PG&E installing weather stations, cameras to defend against wildfires
On a bald, fire-scarred spot in the Mayacamas Mountains east of Geyserville, two Pacific Gas and Electric workers on Tuesday installed the latest link in the utility’s multibillion-dollar effort to build a defense against wildfires.
Working from a pair of bucket trucks, the technicians mounted the 14th weather station in Sonoma County 25 feet high on the steel lattice of a high-voltage transmission line.
On the ground, PG&E meteorologist Ashley Helmetag peered at a laptop computer to check the function of the solar-powered device. It measures wind, temperature and humidity and transmits the data every 10 minutes to PG&E’s wildfire-safety operations center in San Francisco.
The embattled utility, which sought bankruptcy protection in January with an estimated $30 billion in liabilities for the deadly California wildfires of 2017 and 2018, plans to have at least 600 weather stations operating in high-risk fire areas of its 70,000-square-mile territory by the year’s end. PG&E serves 5.4 million customers from Bakersfield to the Oregon border.
Those stations will be complemented by 100 high-definition cameras capable of zooming in on infernos and pinpointing their locations day and night.
Three of PG&E’s cameras are part of the ALERTWildfire North Bay network of 13 cameras serving parts of Sonoma County from high points like Sonoma Mountain, Geyser Peak and Pepperwood Preserve.
“PG&E is really pulling out all the stops to mitigate wildfire risks,” said Helmetag, who is in charge of locating most of the 1,300 weather stations the utility plans to add by 2022. “We are targeting the most vulnerable areas.”
The weather data will bolster PG&E’s ability to forecast high-risk fire conditions “with further granularity so that we can take swift action to protect public safety,” Sumeet Singh, vice president of PG&E’s community wildfire safety program, said in a statement.
In particular, the real-time weather reports, shared with the public and firefighting agencies, will help the state’s largest utility determine when to preemptively shut off electricity in power lines at risk of causing fires in hot, dry, windy conditions.
State Sen.
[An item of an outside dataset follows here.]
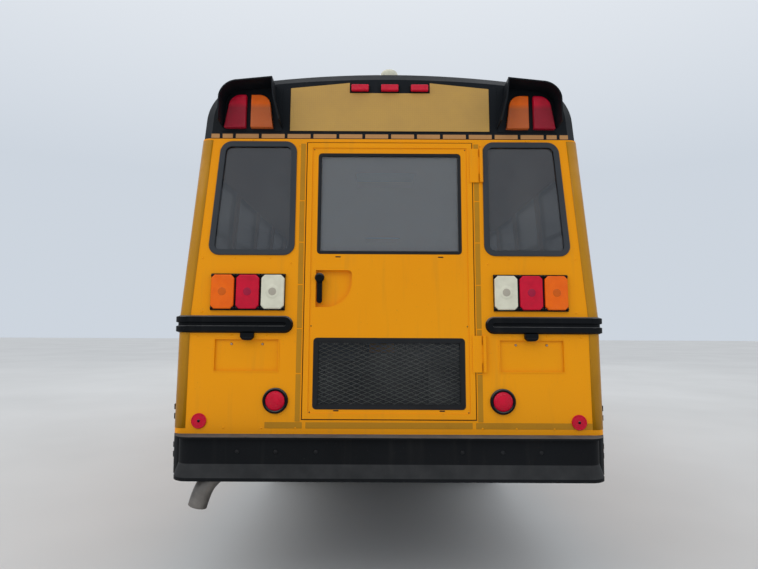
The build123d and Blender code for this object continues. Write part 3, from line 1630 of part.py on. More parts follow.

Bill Dodd, D-Napa, who chaired the Legislature’s wildfire committees the past two years, expressed doubt about the utility’s commitment to safety.
“There is good reason to be skeptical of anything PG&E proposes given its track record of obfuscation and mismanagement that has shattered lives,” Dodd said in an email.
“But we absolutely must conduct wildfire forecasting, if we want to avoid the kind of devastation we’ve seen across California. Whether PG&E can be successful in that effort remains to be seen,” he said.
Initially, PG&E estimated the cost of all the programs in its wildfire safety plan will be up to $2.3 billion. Spokeswoman Deanna Contreras said the utility was continuing to assess and determine the cost of the program’s pieces. In addition to weather stations and cameras, the utility also is clearing vegetation along power lines and upgrading its electrical equipment, among other things, as part of its safety plan.
There are now about 430 weather stations, including 231 installed this year, along with 34 cameras, 25 of them installed this year.
San Diego Gas & Electric, widely regarded as the state leader in wildfire safety, has 177 weather stations and 15 cameras in a 4,100-square-mile service area that includes 3.6 million customers in San Diego and southern Orange counties. The devastating Witch fire in 2007 put the San Diego utility on a path of fire safety improvements much earlier than PG&E, which learned harsh lessons from fires the past two years.